After a subtropical depression exited the Mozambique Channel, another area of convection formed in the region on January 8, which fluctuated in intensity for several days. A passing cold front increased convection further on January 12, which split off a cutoff low-pressure area. Two days later, a subtropical disturbance formed offshore Beira, Mozambique, classified due to the extratropical origins and lack of centralized convection. The system remained nearly stationary, with the convection extending well to the east. On January 16, the MFR reclassified the system as a tropical depression after the thunderstorms increased near the center, the increasing organization due to moderate but decreasing wind shear. By that time, the depression had begun an eastward movement, but soon turned to the south in the weakness between two high-pressure areas. Late on January 16, the depression intensified into Tropical Storm Alda after the convection organized into a central dense overcast. Also that day, the JTWC began tracking the system as Tropical Cyclone 12S. This marked an unusually late start for the first named storm, at the time the third-latest on record.

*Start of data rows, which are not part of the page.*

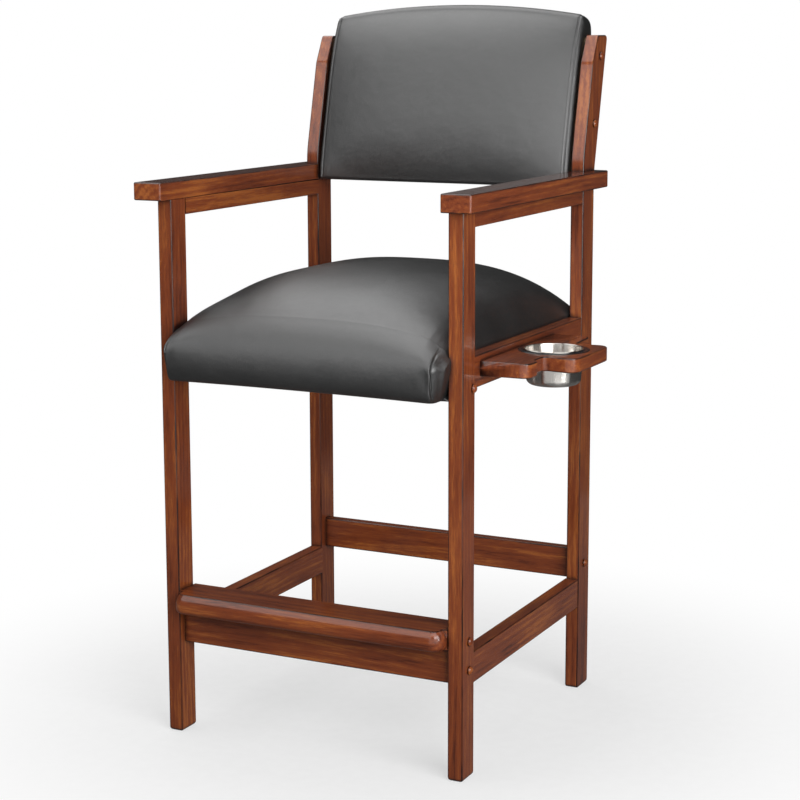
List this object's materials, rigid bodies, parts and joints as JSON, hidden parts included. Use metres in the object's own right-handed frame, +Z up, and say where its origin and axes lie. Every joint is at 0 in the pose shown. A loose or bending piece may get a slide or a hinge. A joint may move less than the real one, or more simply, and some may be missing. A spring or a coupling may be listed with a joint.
{
  "type": "bar-height armchair",
  "caption": "Bar-height wooden armchair with flat arms, a crowned vinyl seat, a leaning padded back, a footrest board and a steel cup in a side bracket.",
  "frame": {"origin": "on the floor, under the middle of the whole object's box, with the cup bracket in it", "axes": "+Z up, the chair faces -Y, and +X is the sitter's left, where the cup is"},
  "size_m": [0.7156, 0.6708, 1.2429],
  "materials": {
    "wood": "satin chestnut stain with a darker glaze in the joints",
    "plywood": "raw plywood",
    "vinyl": "charcoal vinyl over foam, satin, fine leather grain",
    "lining": "thin black lining cloth",
    "ring": "glossy black",
    "steel": "brushed stainless steel",
    "zinc": "zinc-plated steel"
  },
  "bodies": {
    "chair": {"front_leg_left": "wood", "front_leg_right": "wood", "rear_post_left": "wood", "rear_post_right": "wood", "armrest_left": "wood", "armrest_right": "wood", "arm_rail_left": "wood", "arm_rail_right": "wood", "seat_side_rail_left": "wood", "seat_side_rail_right": "wood", "side_stretcher_left": "wood", "side_stretcher_right": "wood", "seat_front_rail": "wood", "seat_rear_rail": "wood", "front_stretcher": "wood", "rear_stretcher": "wood", "footrest_board": "wood", "corner_block_front_left": "wood", "corner_block_front_right": "wood", "corner_block_rear_left": "wood", "corner_block_rear_right": "wood", "cup_bracket": "wood", "seat_deck": "plywood", "back_board": "plywood", "seat_cushion": "vinyl", "back_cushion": "vinyl", "back_rear_pad": "vinyl", "seat_dust_cover": "lining", "cup_ring": "ring", "front_rail_button_left": "wood", "front_rail_button_right": "wood", "front_stretcher_button_left": "wood", "front_stretcher_button_right": "wood", "footrest_button_left": "wood", "footrest_button_right": "wood", "rear_stretcher_button_left": "wood", "rear_stretcher_button_right": "wood", "back_lower_button_left": "wood", "back_lower_button_right": "wood", "back_upper_button_left": "wood", "back_upper_button_right": "wood", "front_rail_screw_left": "zinc", "front_rail_screw_right": "zinc", "front_stretcher_screw_left": "zinc", "front_stretcher_screw_right": "zinc", "footrest_screw_left": "zinc", "footrest_screw_right": "zinc", "rear_stretcher_screw_left": "zinc", "rear_stretcher_screw_right": "zinc", "back_lower_screw_left": "zinc", "back_lower_screw_right": "zinc", "back_upper_screw_left": "zinc", "back_upper_screw_right": "zinc", "deck_screw_front_left": "zinc", "deck_screw_front_right": "zinc", "deck_screw_rear_left": "zinc", "deck_screw_rear_right": "zinc", "bracket_screw_front": "zinc", "bracket_screw_rear": "zinc"},
    "cup": {"cup": "steel"}
  },
  "joints": [
    {"name": "cup_lift", "type": "slide", "parent": "chair", "child": "cup", "axis": [0, 0, 1], "range_m": [0, 0.08]}
  ]
}
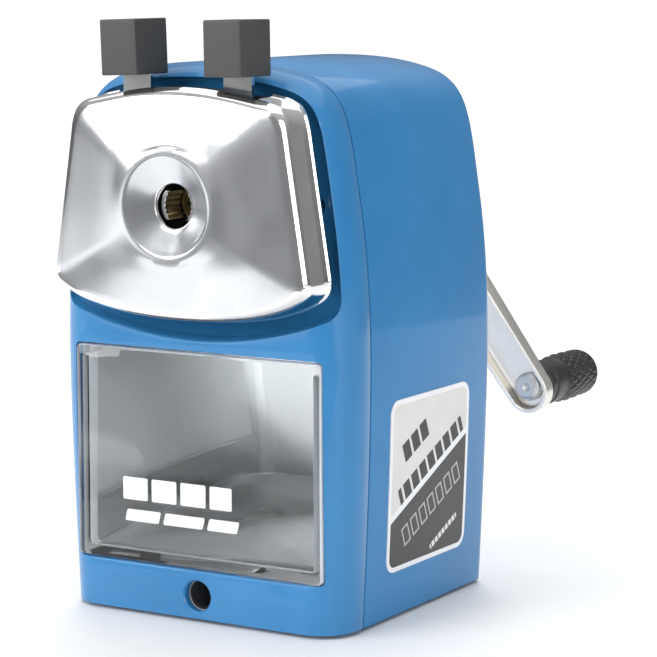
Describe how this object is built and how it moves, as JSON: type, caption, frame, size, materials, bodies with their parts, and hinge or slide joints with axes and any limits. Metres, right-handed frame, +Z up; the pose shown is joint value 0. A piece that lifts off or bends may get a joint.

Neither the MFR nor the JTWC anticipated much strengthening after Alda attained tropical storm status. Around the time of its upgrade, Alda passed about 20 km (12 mi) west of Europa Island in the Mozambique Channel, where sustained winds reached 72 km/h and gusts were as strong as 90 km/h. A building ridge southeast of Madagascar turned the storm to the southwest. After an increase in wind shear diminished the convection, the JTWC discontinued advisories on January 17, although the thunderstorms redeveloped following an unexpected decrease in wind shear. Alda turned to the southeast ahead of an approaching trough, and developed a ragged eye feature on January 18. That day, the MFR estimated peak 10-minute winds of 95 km/h, and the JTWC estimated one-minute winds of 120 km/h, equivalent to a minimal hurricane. The latter agency also reissued one advisory when the storm was at its peak. Alda accelerated to the southeast and gradually lost tropical characteristics, becoming extratropical on January 19 before being absorbed by the approaching cold front.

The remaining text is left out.